### GOAL
Reproduce exactly the lines below from the one containing "sections.append(ring + ring[:1])" through the one containing "out in a loop.", including both, and nothing else.

### INFORMATION SUPPLIED
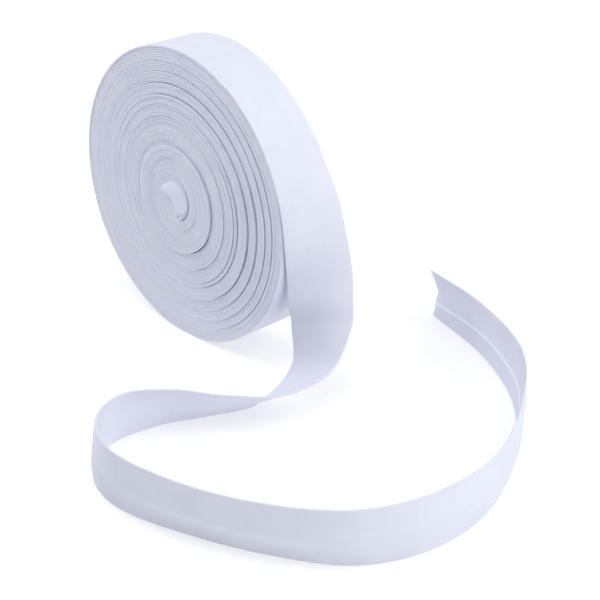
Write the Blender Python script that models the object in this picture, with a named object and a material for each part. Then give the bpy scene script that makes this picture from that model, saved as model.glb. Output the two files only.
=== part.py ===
"""A roll of folded bias tape standing on its rim, with its loose end running out over the surface.

Metres, +Z up. The roll's axis lies along Y, its near face looks along -Y, and the origin is on the
surface, in the middle of the small flat spot that the roll stands on. The loose end leaves the roll
on its +X side, twists down to the surface, stands on its near edge and goes round an open loop.
"""
import math

import bmesh
import bpy
from mathutils import Vector

MM = 0.001

# Tape: a 50 mm strip whose two sides are folded to the middle
TAPE_WIDTH = 25.0 * MM
TAPE_THICKNESS = 1.2 * MM
FLAP_GAP = 2.0 * MM
FLAP_STEP = 0.2 * MM
FLAP_SLOPE = 0.3 * MM

# Wound roll
ROLL_RADIUS = 60.4 * MM
CLEARANCE = 0.3 * MM
TURN_STEP = TAPE_THICKNESS + CLEARANCE
STEP_ANGLE = 60.0
STEP_WALL_ANGLE = 0.2
EASE_ANGLE = 315.0
FLAT_DEPTH = 0.35 * MM
EDGE_ROUND = 0.3 * MM
STATIONS = 72

# Groups of turns that slid along the axis: outer radius, how far the group stands out of the near face
RING_GROUPS = (
    (9.6, 3.0),
    (13.5, 2.6),
    (22.3, 2.2),
    (29.0, 1.5),
    (36.3, 1.1),
    (42.0, 0.7),
    (46.6, 0.4),
    (51.2, 0.2),
)

# Start of the tape at the core: a bent wad of a few layers, standing out of the innermost group
CORE_BEND_RADIUS = 8.7 * MM
CORE_BEND_CENTRE = (-2.2 * MM, -3.2 * MM)
CORE_ANGLES = (-22.0, 112.0)
CORE_WIDTH = 5.2 * MM
CORE_HEIGHT = 0.9 * MM
CORE_OVERLAP = 1.0 * MM
CORE_STEPS = 10

# Loose end, still on the roll: angle on the rim, lift of the near edge, lift of the far edge
ON_ROLL = (
    (59.5, 0.0, 0.0),
    (46.0, 0.0, 0.1),
    (33.0, 0.0, 0.6),
    (21.0, 0.1, 1.6),
)

# Loose end, free: near edge x, y, z, far edge x, y, z, how far the middle crease stands out,
# how far each half swells
FREE = (
    (59.6, -12.3, 70.5, 64.4, 11.8, 73.0, 0.0, 0.1),
    (60.8, -11.8, 57.0, 69.0, 11.3, 60.0, -0.2, 0.2),
    (59.4, -9.0, 42.0, 73.7, 10.3, 44.5, -0.4, 0.3),
    (58.8, -8.3, 33.3, 77.4, 7.7, 36.2, -0.6, 0.3),
    (58.9, -6.2, 24.5, 80.9, 3.3, 28.0, -0.6, 0.3),
    (62.5, -10.1, 8.6, 86.2, -12.6, 16.6, -0.6, 0.2),
    (64.0, -29.0, 0.6, 83.8, -34.0, 14.8, -1.0, 0.1),
    (57.7, -47.7, 0.0, 74.2, -52.6, 18.1, -0.4, 0.2),
    (50.1, -65.5, 0.0, 62.7, -67.5, 21.7, 0.0, 0.3),
    (49.0, -86.2, 0.0, 56.2, -84.5, 24.3, -0.2, 0.4),
    (61.2, -102.0, 0.0, 63.6, -100.8, 24.8, -0.4, 0.5),
    (81.0, -106.8, 0.0, 81.7, -109.2, 24.8, -0.5, 0.6),
    (109.0, -99.2, 0.0, 111.0, -104.5, 24.4, -0.5, 0.6),
    (135.0, -87.4, 0.0, 138.2, -92.6, 24.6, -0.5, 0.6),
    (156.8, -71.6, 0.0, 160.2, -74.4, 24.5, -0.3, 0.5),
    (167.9, -48.6, 0.0, 170.7, -49.1, 24.2, 0.3, 0.4),
    (167.6, -20.4, 0.0, 170.5, -19.7, 24.5, 1.2, 0.2),
    (154.5, 9.8, 0.0, 156.9, 11.2, 24.7, 2.0, 0.1),
    (130.8, 40.7, 0.0, 131.8, 41.2, 24.8, 2.8, 0.0),
    (98.0, 61.5, 0.0, 97.1, 59.2, 24.5, 3.4, 0.0),
    (61.2, 73.2, 0.0, 61.4, 69.9, 24.0, 3.6, 0.0),
)
TAIL_SECTION_SPACING = 6.0 * MM


def clear_scene():
    for old in list(bpy.data.objects):
        bpy.data.objects.remove(old, do_unlink=True)


def cotton(name, colour):
    material = bpy.data.materials.new(name)
    material.use_nodes = True
    shader = material.node_tree.nodes["Principled BSDF"]
    shader.inputs["Base Color"].default_value = colour
    shader.inputs["Roughness"].default_value = 0.9
    shader.inputs["Metallic"].default_value = 0.0
    return material


def object_from(mesh_builder, name, material):
    bmesh.ops.recalc_face_normals(mesh_builder, faces=mesh_builder.faces)
    mesh = bpy.data.meshes.new(name)
    mesh_builder.to_mesh(mesh)
    mesh_builder.free()
    mesh.materials.append(material)
    mesh.shade_smooth()
    mesh.set_sharp_from_angle(angle=math.radians(35))
    made = bpy.data.objects.new(name, mesh)
    bpy.context.collection.objects.link(made)
    return made


def roll_radius(turned):
    """Outer radius of the winding: even, then easing in by one turn where it runs under the tail."""
    part = (turned - EASE_ANGLE) / (STEP_ANGLE + 360.0 - EASE_ANGLE)
    part = min(max(part, 0.0), 1.0)
    return ROLL_RADIUS - TURN_STEP * part * part * (3 - 2 * part)


AXIS_HEIGHT = roll_radius(270.0) - FLAT_DEPTH


def face_profile():
    """Radius and stand-out of the near face, from the middle to the edge of the last group."""
    points = []
    inner = 0.0
    for outer, stand_out in RING_GROUPS:
        if inner > 0.0:
            points.append((inner * MM, stand_out * MM))
        points.append((outer * MM, stand_out * MM))
        inner = outer
    points.append((inner * MM, 0.0))
    return points


def station_points(turned):
    """Points of one radial section of the roll, from the near face round the rim to the far face."""
    half = TAPE_WIDTH / 2
    rim = roll_radius(turned)
    face = face_profile()
    section = [(radius, -half - stand_out) for radius, stand_out in face]
    section += [(rim - EDGE_ROUND, -half), (rim, -half + EDGE_ROUND)]
    section += [(rim, half - EDGE_ROUND), (rim - EDGE_ROUND, half)]
    section += [(radius, half - stand_out) for radius, stand_out in reversed(face)]
    angle = math.radians(turned)
    placed = []
    for radius, y in section:
        z = AXIS_HEIGHT + radius * math.sin(angle)
        placed.append(Vector((radius * math.cos(angle), y, max(z, 0.0))))
    return placed


def bridge(mesh_builder, first, second):
    for here in range(len(first) - 1):
        corners = (first[here], first[here + 1], second[here + 1], second[here])
        mesh_builder.faces.new(corners)


def core_start():
    """The bent start of the tape, as a short crescent that reaches into the roll's middle."""
    near_face = -TAPE_WIDTH / 2 - RING_GROUPS[0][1] * MM
    made = bmesh.new()
    rows = []
    for index in range(CORE_STEPS + 1):
        part = index / CORE_STEPS
        angle = math.radians(CORE_ANGLES[0] + (CORE_ANGLES[1] - CORE_ANGLES[0]) * part)
        half_width = CORE_WIDTH / 2 * (0.35 + 0.65 * math.sin(math.pi * (0.12 + 0.76 * part)))
        row = []
        for radius, y in (
            (CORE_BEND_RADIUS - half_width, near_face + CORE_OVERLAP),
            (CORE_BEND_RADIUS - half_width, near_face - 0.6 * CORE_HEIGHT),
            (CORE_BEND_RADIUS, near_face - CORE_HEIGHT),
            (CORE_BEND_RADIUS + half_width, near_face - 0.6 * CORE_HEIGHT),
            (CORE_BEND_RADIUS + half_width, near_face + CORE_OVERLAP),
        ):
            x = CORE_BEND_CENTRE[0] + radius * math.cos(angle)
            z = AXIS_HEIGHT + CORE_BEND_CENTRE[1] + radius * math.sin(angle)
            row.append(made.verts.new((x, y, z)))
        rows.append(row)
    for first, second in zip(rows, rows[1:]):
        bridge(made, first + first[:1], second + second[:1])
    made.faces.new(rows[0])
    made.faces.new(rows[-1])
    return made


def build_roll(material):
    turned_angles = [STEP_ANGLE + 360.0 * index / STATIONS for index in range(STATIONS)]
    turned_angles.append(STEP_ANGLE + 360.0 - STEP_WALL_ANGLE)
    made = bmesh.new()
    stations = []
    for turned in turned_angles:
        stations.append([made.verts.new(point) for point in station_points(turned)])
    for first, second in zip(stations, stations[1:] + stations[:1]):
        bridge(made, first, second)
    made.faces.new([station[0] for station in stations])
    made.faces.new([station[-1] for station in stations])
    roll = object_from(made, "roll", material)

    start = object_from(core_start(), "core_start_cutter", material)
    start.hide_render = True
    start.display_type = "WIRE"
    joined = roll.modifiers.new("core_start", "BOOLEAN")
    joined.operation = "UNION"
    joined.solver = "EXACT"
    joined.object = start
    return roll


def rim_point(angle, y, lift):
    """Middle of the tape's thickness where it lies on the rim, with its gap to the turn below."""
    radius = roll_radius(angle + 360.0) + CLEARANCE + TAPE_THICKNESS / 2 + lift * MM
    turn = math.radians(angle)
    return (radius * math.cos(turn), y, AXIS_HEIGHT + radius * math.sin(turn))


def tail_rows():
    """Both edges, crease and swell of the loose end, one row after another, in metres."""
    half = TAPE_WIDTH / 2
    rows = []
    for angle, near_lift, far_lift in ON_ROLL:
        near = rim_point(angle, -half, near_lift)
        far = rim_point(angle, half, far_lift)
        rows.append(near + far + (0.0, 0.0))
    rows += [tuple(value * MM for value in row) for row in FREE]
    return rows


def middle(row):
    return Vector([(row[axis] + row[axis + 3]) / 2 for axis in range(3)])


def smooth_rows(rows, spacing):
    """Rows at an even spacing on a smooth curve through the given ones."""
    marks = [0.0]
    for first, second in zip(rows, rows[1:]):
        marks.append(marks[-1] + (middle(second) - middle(first)).length)
    last = len(rows) - 1

    def slope(index, column):
        before, after = max(index - 1, 0), min(index + 1, last)
        return (rows[after][column] - rows[before][column]) / (marks[after] - marks[before])

    count = round(marks[-1] / spacing)
    result = []
    span = 0
    for step in range(count + 1):
        place = marks[-1] * step / count
        while span < last - 1 and place > marks[span + 1]:
            span += 1
        length = marks[span + 1] - marks[span]
        t = (place - marks[span]) / length
        start_weight = 2 * t ** 3 - 3 * t ** 2 + 1
        end_weight = 3 * t ** 2 - 2 * t ** 3
        start_slope = (t ** 3 - 2 * t ** 2 + t) * length
        end_slope = (t ** 3 - t ** 2) * length
        result.append([
            start_weight * rows[span][column] + end_weight * rows[span + 1][column]
            + start_slope * slope(span, column) + end_slope * slope(span + 1, column)
            for column in range(len(rows[0]))
        ])
    return result


def tape_section(crease, swell):
    """Across the tape: place along the width and offset outwards, outer side first, as one loop."""
    half = math.sqrt((TAPE_WIDTH / 2) ** 2 - crease ** 2)
    thick = TAPE_THICKNESS / 2
    gap = FLAP_GAP / 2
    wall = gap + FLAP_SLOPE

    def bend(across):
        rise = crease * (1 - abs(across) / half)
        return rise + swell * math.sin(math.pi * abs(across) / half)

    outer = [(across, bend(across) + thick) for across in (-half, -half / 2, 0.0, half / 2, half)]
    inner = [(half, -thick), (half / 2, bend(half / 2) - thick), (wall, bend(wall) - thick)]
    inner += [(gap, bend(gap) - thick + FLAP_STEP), (-gap, bend(gap) - thick + FLAP_STEP)]
    inner += [(-wall, bend(wall) - thick), (-half / 2, bend(half / 2) - thick), (-half, -thick)]
    return outer + inner


def build_tail(material):
    rows = smooth_rows(tail_rows(), TAIL_SECTION_SPACING)
    middles = [middle(row) for row in rows]
    made = bmesh.new()
    sections = []
    for index, row in enumerate(rows):
        before, after = max(index - 1, 0), min(index + 1, len(rows) - 1)
        along = (middles[after] - middles[before]).normalized()
        across = (Vector(row[3:6]) - Vector(row[0:3])).normalized()
        outward = along.cross(across).normalized()
        ring = []
        for place, offset in tape_section(row[6], row[7]):
            point = middles[index] + across * place + outward * offset
            point.z = max(point.z, 0.0)
            ring.append(made.verts.new(point))
        sections.append(ring + ring[:1])
    for first, second in zip(sections, sections[1:]):
        bridge(made, first, second)
    made.faces.new(sections[0][:-1])
    made.faces.new(sections[-1][:-1])
    return object_from(made, "tail", material)


clear_scene()
build_roll(cotton("wound cotton tape", (0.60, 0.62, 0.74, 1.0)))
build_tail(cotton("loose cotton tape", (0.68, 0.70, 0.82, 1.0)))
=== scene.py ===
"""A roll of white folded bias tape standing on its rim, with its loose end running out in a loop.

Lengths in the tables are millimetres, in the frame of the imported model: +Y along the roll's axis from
the near face to the far face, +X to the side on which the loose end leaves, +Z up.
"""

import math
import random

import bpy
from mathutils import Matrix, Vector


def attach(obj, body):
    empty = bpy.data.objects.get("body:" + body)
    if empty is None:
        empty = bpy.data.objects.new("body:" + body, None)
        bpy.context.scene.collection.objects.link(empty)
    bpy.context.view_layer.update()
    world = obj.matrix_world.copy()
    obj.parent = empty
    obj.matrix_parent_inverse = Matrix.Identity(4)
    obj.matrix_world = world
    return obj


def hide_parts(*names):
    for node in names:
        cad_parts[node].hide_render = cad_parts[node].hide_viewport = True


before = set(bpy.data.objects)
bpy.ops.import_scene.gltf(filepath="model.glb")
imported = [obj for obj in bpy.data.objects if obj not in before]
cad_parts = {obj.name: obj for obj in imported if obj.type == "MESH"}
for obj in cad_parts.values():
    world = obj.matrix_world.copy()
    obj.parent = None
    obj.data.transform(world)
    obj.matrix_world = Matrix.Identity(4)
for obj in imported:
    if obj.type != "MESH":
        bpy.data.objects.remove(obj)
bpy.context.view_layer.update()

MM = 0.001

# Folded tape: its width, the cloth's thickness, the folded thickness, the distance from turn to turn, steps
# round a folded edge, the flat strip's width, and the distance between two threads of the weave
WIDTH = 25.0
CLOTH = 0.3
FOLDED = 0.88
PITCH = 0.9
EDGE_STEPS = 7
THREAD = 0.34

# Wound roll. Angles count from +X towards +Z. The loose end leaves the winding at LEAVES_AT, and the
# outer turn eases in by one pitch from EASE_ANGLE on, to pass under it.
RADIUS = 60.4
AXIS_HEIGHT = 60.05
LEAVES_AT = 60.0
EASE_ANGLE = 315.0
INNER_RADIUS = 0.9
ARC_STEP = 2.6
LARGEST_STEP = 9.0

# Turns: largest slip along the axis, extra slip of some turns and their share, choices for how deep the
# groove between two turns is, the direction where grooves are deepest, the least and the added rounding
SLIP = 0.07
EXTRA_SLIP = 0.15
EXTRA_SLIP_SHARE = 0.2
GROOVE_DEPTHS = (0.15, 0.4, 0.6, 1.0)
GROOVES_FACE = 115.0
LEAST_ROUNDING = 0.06
ADDED_ROUNDING = 0.38

# The stand-out is largest in one direction and less by up to twice this share opposite. A turn goes from
# one group to the next at GROUPS_CHANGE, within a share of a turn on both sides of it.
STAND_FACES = -25.0
STAND_SHARE = 0.15
GROUPS_CHANGE = 175.0
CHANGE_SHARE = 0.1

# The innermost turns lie aside of the axis: how far in x and z, from which radius on, over which length
CORE_ASIDE = (0.9, 0.8)
ASIDE_FROM = 30.0
ASIDE_LENGTH = 21.0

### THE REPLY
        sections.append(ring + ring[:1])
    for first, second in zip(sections, sections[1:]):
        bridge(made, first, second)
    made.faces.new(sections[0][:-1])
    made.faces.new(sections[-1][:-1])
    return object_from(made, "tail", material)


clear_scene()
build_roll(cotton("wound cotton tape", (0.60, 0.62, 0.74, 1.0)))
build_tail(cotton("loose cotton tape", (0.68, 0.70, 0.82, 1.0)))
=== scene.py ===
"""A roll of white folded bias tape standing on its rim, with its loose end running out in a loop.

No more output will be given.